Ils tabassent une actrice parce qu’elle a joué le rôle d’une prostituée dans un film !
Des études récentes nous disent qu’une grande partie de la jeunesse arabe ne soutient pas Daesh et que les départs vers les « camps de la mort » syro-irakiens ont baissé. Bien. Mais des graines de terroristes sont toujours parmi nous. Des jeunes cassent tout aux abords d’un stade à la sortie d’un match mouvementé. Ils glorifient un fou qui a fusillé un ambassadeur russe et en font un héros au nom de l’islam et de la cause syrienne. Ils violent le domicile d’un couple d’homosexuels à Béni Mellal, les insultent, les frappent, les filment et diffusent une vidéo, dégoulinante de sang et de haine, sur le web. Ils tabassent une actrice parce qu’elle a joué le rôle d’une prostituée dans un film…
Symbole de la déchéance humaine, les insultes proférées à l’égard des femmes victimes de l’attentat d’Istanbul constituent une apologie du terrorisme au même titre que la glorification de l’assassinat de l’ambassadeur russe en Turquie, dont les auteurs sont actuellement auditionnés par un juge d’instruction. Pourquoi les autorités marocaines n’interviennent-elles pas pour le dernier cas en date ? La question est d’autant plus légitime que des médias, soumis à un code de la presse, se mettent à jouer le jeu de la violence.
Dans ce projet de société en souffrance, une grande plaie déchire le Maroc et ne cicatrise pas : l’éducation
Las, ce n’est pas une nouveauté dans le royaume. À plusieurs reprises, des chaînes de radio privées ont donné la parole à des cheikhs d’un autre âge édictant leur vision manichéenne du halal et du haram sans que l’autorité chargée de la régulation de l’audiovisuel n’intervienne.

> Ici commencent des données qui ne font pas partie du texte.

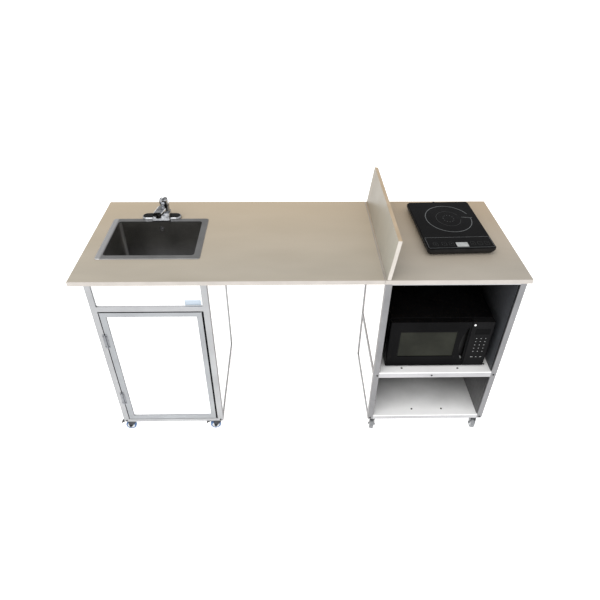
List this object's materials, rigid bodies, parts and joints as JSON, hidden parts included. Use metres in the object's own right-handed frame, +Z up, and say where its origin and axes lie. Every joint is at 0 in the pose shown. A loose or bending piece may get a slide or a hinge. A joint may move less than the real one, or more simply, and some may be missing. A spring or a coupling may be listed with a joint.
{
  "type": "portable handwash sink station",
  "caption": "Wheeled prep station: sink cabinet with tap, open shelf base with oven, shared worktop, splash screen and cooktop.",
  "frame": {"origin": "on the floor at the centre of the outline of the station", "axes": "+X to the right along the worktop, +Y to the back, +Z up; the user stands at -Y"},
  "size_m": [1.829, 0.6615, 1.1112],
  "materials": {
    "laminate": "tan satin laminate",
    "edge_band": "cream PVC band",
    "aluminium_tube": "satin anodised",
    "white_sheet": "white",
    "white_shelf": "white",
    "black_liner": "black gloss",
    "grey_liner": "mid grey",
    "black_screw": "black",
    "hinge_steel": "satin",
    "black_catch": "black",
    "stainless": "brushed",
    "chrome": "polished",
    "brass_fitting": "turned",
    "tank_plastic": "translucent white",
    "pump_black": "black",
    "clear_hose": "clear vinyl",
    "white_hose": "white corrugated",
    "zinc": "zinc plated",
    "caster_tread": "grey tread",
    "oven_case": "black gloss",
    "oven_front": "black gloss",
    "oven_window": "smoked",
    "turntable_glass": "clear",
    "hob_plastic": "black",
    "hob_glass": "black glass ceramic",
    "rubber": "black"
  },
  "bodies": {
    "root": {"worktop_left": "laminate", "worktop_right": "laminate", "worktop_edge_band": "edge_band", "sink_base_frame": "aluminium_tube", "open_base_frame": "aluminium_tube", "sink_base_panels": "white_sheet", "open_base_panels": "white_sheet", "sink_base_floor": "white_sheet", "mid_shelf": "white_shelf", "bottom_shelf": "white_shelf", "upper_liners": "black_liner", "lower_liners": "grey_liner", "frame_screws": "black_screw", "door_hinge_bases": "hinge_steel", "splash_hinge_bases": "hinge_steel", "door_catches": "black_catch", "sink_basin": "stainless", "drain_fittings": "stainless", "faucet_body": "chrome", "faucet_shanks": "brass_fitting", "fresh_water_tank": "tank_plastic", "waste_water_tank": "tank_plastic", "water_pump": "pump_black", "supply_hoses": "clear_hose", "drain_hose": "white_hose", "caster_plates": "zinc", "microwave_case": "oven_case", "microwave_control_panel": "oven_front", "cooktop_body": "hob_plastic", "cooktop_glass": "hob_glass", "appliance_rubber": "rubber"},
    "door": {"door_frame": "aluminium_tube", "door_panel": "white_sheet", "door_hinge_leaves": "hinge_steel"},
    "splash": {"splash_screen": "laminate", "splash_hinge_leaves": "hinge_steel"},
    "tap_hub": {"faucet_hub": "chrome"},
    "tap_lever": {"faucet_lever": "chrome"},
    "basket": {"strainer_basket": "stainless"},
    "oven_door": {"microwave_door": "oven_front", "microwave_window": "oven_window"},
    "oven_table": {"turntable": "turntable_glass"},
    "fork_sink_front_left": {"caster_fork_sink_front_left": "zinc"},
    "wheel_sink_front_left": {"caster_wheel_sink_front_left": "caster_tread"},
    "pedal_sink_front_left": {"brake_pedal_sink_front_left": "zinc"},
    "fork_sink_front_right": {"caster_fork_sink_front_right": "zinc"},
    "wheel_sink_front_right": {"caster_wheel_sink_front_right": "caster_tread"},
    "pedal_sink_front_right": {"brake_pedal_sink_front_right": "zinc"},
    "fork_sink_rear_left": {"caster_fork_sink_rear_left": "zinc"},
    "wheel_sink_rear_left": {"caster_wheel_sink_rear_left": "caster_tread"},
    "fork_sink_rear_right": {"caster_fork_sink_rear_right": "zinc"},
    "wheel_sink_rear_right": {"caster_wheel_sink_rear_right": "caster_tread"},
    "fork_open_front_left": {"caster_fork_open_front_left": "zinc"},
    "wheel_open_front_left": {"caster_wheel_open_front_left": "caster_tread"},
    "fork_open_front_right": {"caster_fork_open_front_right": "zinc"},
    "wheel_open_front_right": {"caster_wheel_open_front_right": "caster_tread"},
    "fork_open_rear_left": {"caster_fork_open_rear_left": "zinc"},
    "wheel_open_rear_left": {"caster_wheel_open_rear_left": "caster_tread"},
    "fork_open_rear_right": {"caster_fork_open_rear_right": "zinc"},
    "wheel_open_rear_right": {"caster_wheel_open_rear_right": "caster_tread"}
  },
  "joints": [
    {"name": "cabinet_door_hinge", "type": "hinge", "parent": "root", "child": "door", "pos_m": [-0.83, -0.3254, 0.44], "axis": [0, 0, -1], "range_deg": [0, 110]},
    {"name": "splash_screen_hinge", "type": "hinge", "parent": "root", "child": "splash", "pos_m": [0.3524, 0, 0.9334], "axis": [0, 1, 0], "range_deg": [-7.1, 60]},
    {"name": "tap_turn", "type": "hinge", "parent": "root", "child": "tap_hub", "pos_m": [-0.6155, 0.172, 1.002], "axis": [0, 0, 1], "range_deg": [-45, 45]},
    {"name": "tap_lift", "type": "hinge", "parent": "tap_hub", "child": "tap_lever", "pos_m": [-0.6155, 0.172, 1.016], "axis": [-1, 0, 0], "range_deg": [0, 25]},
    {"name": "basket_lift", "type": "slide", "parent": "root", "child": "basket", "axis": [0, 0, 1], "range_m": [0, 0.15]},
    {"name": "oven_door_hinge", "type": "hinge", "parent": "root", "child": "oven_door", "pos_m": [0.393, -0.279, 0.542], "axis": [0, 0, -1], "range_deg": [0, 90]},
    {"name": "turntable_spin", "type": "hinge", "parent": "root", "child": "oven_table", "pos_m": [0.558, -0.116, 0.455], "axis": [0, 0, 1], "continuous": true},
    {"name": "swivel_sink_front_left", "type": "hinge", "parent": "root", "child": "fork_sink_front_left", "pos_m": [-0.827, -0.292, 0.072], "axis": [0, 0, 1], "continuous": true},
    {"name": "roll_sink_front_left", "type": "hinge", "parent": "fork_sink_front_left", "child": "wheel_sink_front_left", "pos_m": [-0.841, -0.292, 0.025], "axis": [0, -1, 0], "continuous": true},
    {"name": "brake_sink_front_left", "type": "hinge", "parent": "fork_sink_front_left", "child": "pedal_sink_front_left", "pos_m": [-0.829, -0.292, 0.06], "axis": [0, -1, 0], "range_deg": [0, 8]},
    {"name": "swivel_sink_front_right", "type": "hinge", "parent": "root", "child": "fork_sink_front_right", "pos_m": [-0.407, -0.292, 0.072], "axis": [0, 0, 1], "continuous": true},
    {"name": "roll_sink_front_right", "type": "hinge", "parent": "fork_sink_front_right", "child": "wheel_sink_front_right", "pos_m": [-0.42092, -0.29346, 0.025], "axis": [0.1045, -0.9945, 0], "continuous": true},
    {"name": "brake_sink_front_right", "type": "hinge", "parent": "fork_sink_front_right", "child": "pedal_sink_front_right", "pos_m": [-0.40899, -0.29221, 0.06], "axis": [0.1045, -0.9945, 0], "range_deg": [0, 8]},
    {"name": "swivel_sink_rear_left", "type": "hinge", "parent": "root", "child": "fork_sink_rear_left", "pos_m": [-0.827, 0.203, 0.072], "axis": [0, 0, 1], "continuous": true},
    {"name": "roll_sink_rear_left", "type": "hinge", "parent": "fork_sink_rear_left", "child": "wheel_sink_rear_left", "pos_m": [-0.82221, 0.21616, 0.025], "axis": [-0.9397, 0.342, 0], "continuous": true},
    {"name": "swivel_sink_rear_right", "type": "hinge", "parent": "root", "child": "fork_sink_rear_right", "pos_m": [-0.407, 0.203, 0.072], "axis": [0, 0, 1], "continuous": true},
    {"name": "roll_sink_rear_right", "type": "hinge", "parent": "fork_sink_rear_right", "child": "wheel_sink_rear_right", "pos_m": [-0.40578, 0.21695, 0.025], "axis": [-0.9962, 0.0872, 0], "continuous": true},
    {"name": "swivel_open_front_left", "type": "hinge", "parent": "root", "child": "fork_open_front_left", "pos_m": [0.363, -0.292, 0.072], "axis": [0, 0, 1], "continuous": true},
    {"name": "roll_open_front_left", "type": "hinge", "parent": "fork_open_front_left", "child": "wheel_open_front_left", "pos_m": [0.35961, -0.30558, 0.025], "axis": [0.9703, -0.2419, 0], "continuous": true},
    {"name": "swivel_open_front_right", "type": "hinge", "parent": "root", "child": "fork_open_front_right", "pos_m": [0.869, -0.292, 0.072], "axis": [0, 0, 1], "continuous": true},
    {"name": "roll_open_front_right", "type": "hinge", "parent": "fork_open_front_right", "child": "wheel_open_front_right", "pos_m": [0.86705, -0.30586, 0.025], "axis": [0.9903, -0.1392, 0], "continuous": true},
    {"name": "swivel_open_rear_left", "type": "hinge", "parent": "root", "child": "fork_open_rear_left", "pos_m": [0.363, 0.113, 0.072], "axis": [0, 0, 1], "continuous": true},
    {"name": "roll_open_rear_left", "type": "hinge", "parent": "fork_open_rear_left", "child": "wheel_open_rear_left", "pos_m": [0.36543, 0.12679, 0.025], "axis": [-0.9848, 0.1736, 0], "continuous": true},
    {"name": "swivel_open_rear_right", "type": "hinge", "parent": "root", "child": "fork_open_rear_right", "pos_m": [0.869, 0.113, 0.072], "axis": [0, 0, 1], "continuous": true},
    {"name": "roll_open_rear_right", "type": "hinge", "parent": "fork_open_rear_right", "child": "wheel_open_rear_right", "pos_m": [0.86754, 0.12692, 0.025], "axis": [-0.9945, -0.1045, 0], "continuous": true}
  ]
}
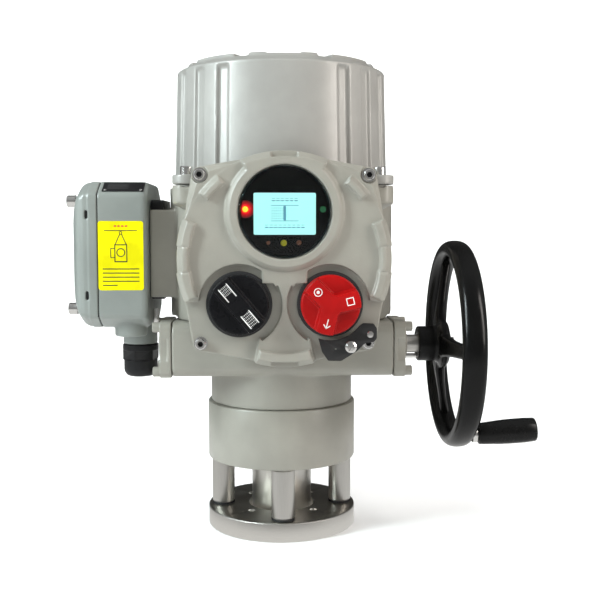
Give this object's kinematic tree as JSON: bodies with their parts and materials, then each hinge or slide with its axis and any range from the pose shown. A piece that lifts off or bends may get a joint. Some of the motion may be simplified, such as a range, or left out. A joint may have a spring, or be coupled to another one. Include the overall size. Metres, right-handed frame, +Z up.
{
  "type": "motorized valve actuator",
  "caption": "Multi-turn motorized valve actuator: flanged base on pillars, worm gearbox with side handwheel, round control panel with display and knobs, bell cover and side terminal box.",
  "frame": {"origin": "centre of the valve mounting face, on the output axis, at the underside of the base plate", "axes": "+Z up along the output axis, -Y towards the control panel's viewer, +X towards the handwheel, -X towards the terminal box"},
  "size_m": [0.5198, 0.301, 0.5385],
  "materials": {
    "stainless": "satin",
    "steel": "satin",
    "bronze": "satin",
    "copper_winding": "satin",
    "housing_paint": "satin",
    "bell_paint": "satin",
    "rubber": "matte",
    "display_glass": "polished",
    "lcd": "gloss",
    "black_plastic": "satin",
    "black_gloss": "gloss",
    "knob_black": "satin",
    "knob_red": "satin",
    "lever_grey": "satin",
    "circuit_board": "satin",
    "terminal_plastic": "matte",
    "nameplate_black": "satin",
    "label_yellow": "satin"
  },
  "bodies": {
    "housing": {"base_plate": "stainless", "pillar_right": "stainless", "pillar_rear": "stainless", "pillar_left": "stainless", "pillar_front": "stainless", "thrust_base": "housing_paint", "sleeve_bearing_lower": "steel", "sleeve_bearing_upper": "steel", "worm_bearing_left": "steel", "worm_bearing_right": "steel", "gear_housing": "housing_paint", "left_end_cover": "housing_paint", "right_end_cover": "housing_paint", "stop_pin": "stainless", "control_housing": "housing_paint", "bell_cover": "bell_paint", "bell_gasket": "rubber", "bell_screw_1": "stainless", "bell_screw_2": "stainless", "bell_screw_3": "stainless", "bell_screw_4": "stainless", "motor_stator": "copper_winding", "front_cover": "housing_paint", "front_gasket": "rubber", "front_screw_1": "stainless", "front_screw_2": "stainless", "front_screw_3": "stainless", "front_screw_4": "stainless", "display_mask": "black_plastic", "lcd_screen": "lcd", "display_window": "display_glass", "control_board": "circuit_board", "open_close_knob_collar": "rubber", "mode_knob_collar": "rubber", "lock_lever_screw": "stainless", "terminal_box": "housing_paint", "terminal_cover": "housing_paint", "terminal_gasket": "rubber", "terminal_screw_1": "stainless", "terminal_screw_2": "stainless", "terminal_screw_3": "stainless", "terminal_screw_4": "stainless", "connector_flange": "black_plastic", "terminal_block": "terminal_plastic", "nameplate": "nameplate_black", "yellow_label": "label_yellow", "gland_body": "black_plastic", "gland_nut": "black_plastic", "blanking_plug": "steel"},
    "output": {"drive_sleeve": "stainless", "worm_wheel": "bronze", "stem_nut": "bronze"},
    "handwheel": {"handwheel": "black_gloss", "worm_shaft": "steel", "grip_spindle": "steel"},
    "grip": {"handle_grip": "black_plastic"},
    "motor_rotor": {"motor_rotor": "steel"},
    "open_close_knob": {"open_close_knob": "knob_black"},
    "mode_knob": {"mode_knob": "knob_red"},
    "lock_lever": {"lock_lever": "lever_grey"}
  },
  "joints": [
    {"name": "handwheel_spin", "type": "hinge", "parent": "housing", "child": "handwheel", "pos_m": [0, -0.05, 0.22], "axis": [1, 0, 0], "continuous": true},
    {"name": "output_spin", "type": "hinge", "parent": "housing", "child": "output", "pos_m": [0, 0, 0], "axis": [0, 0, 1], "continuous": true},
    {"name": "motor_spin", "type": "hinge", "parent": "housing", "child": "motor_rotor", "pos_m": [-0.062, -0.05, 0], "axis": [0, 0, 1], "continuous": true},
    {"name": "grip_spin", "type": "hinge", "parent": "handwheel", "child": "grip", "pos_m": [0.197, -0.10094, 0.1242], "axis": [0.9976, 0, 0.0698], "continuous": true},
    {"name": "open_close_knob_turn", "type": "hinge", "parent": "housing", "child": "open_close_knob", "pos_m": [-0.047, -0.15, 0.274], "axis": [0, -1, 0], "range_deg": [-90, 90], "stiffness_Nm_per_rad": 0.1},
    {"name": "mode_knob_turn", "type": "hinge", "parent": "housing", "child": "mode_knob", "pos_m": [0.047, -0.15, 0.274], "axis": [0, -1, 0], "range_deg": [0, 240]},
    {"name": "lock_lever_turn", "type": "hinge", "parent": "housing", "child": "lock_lever", "pos_m": [0.0678, -0.155, 0.2305], "axis": [0, -1, 0], "range_deg": [-6, 8]}
  ],
  "couplings": [
    {"joint": "output_spin", "follows": "handwheel_spin", "ratio": 0.025},
    {"joint": "motor_spin", "follows": "handwheel_spin", "ratio": -1}
  ]
}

Il n’est jamais facile de demander une intervention sécuritaire qui peut à n’importe quel moment dériver vers un durcissement du contrôle du web – lequel libère effectivement la parole pour le meilleur, mais aussi pour le pire. Quoi qu’il en soit, derrière le populisme hideux qui gangrène la société, c’est en réalité tout un projet de société qui est en souffrance. Et dans ce projet de société, une grande plaie déchire le Maroc et ne cicatrise pas : l’éducation.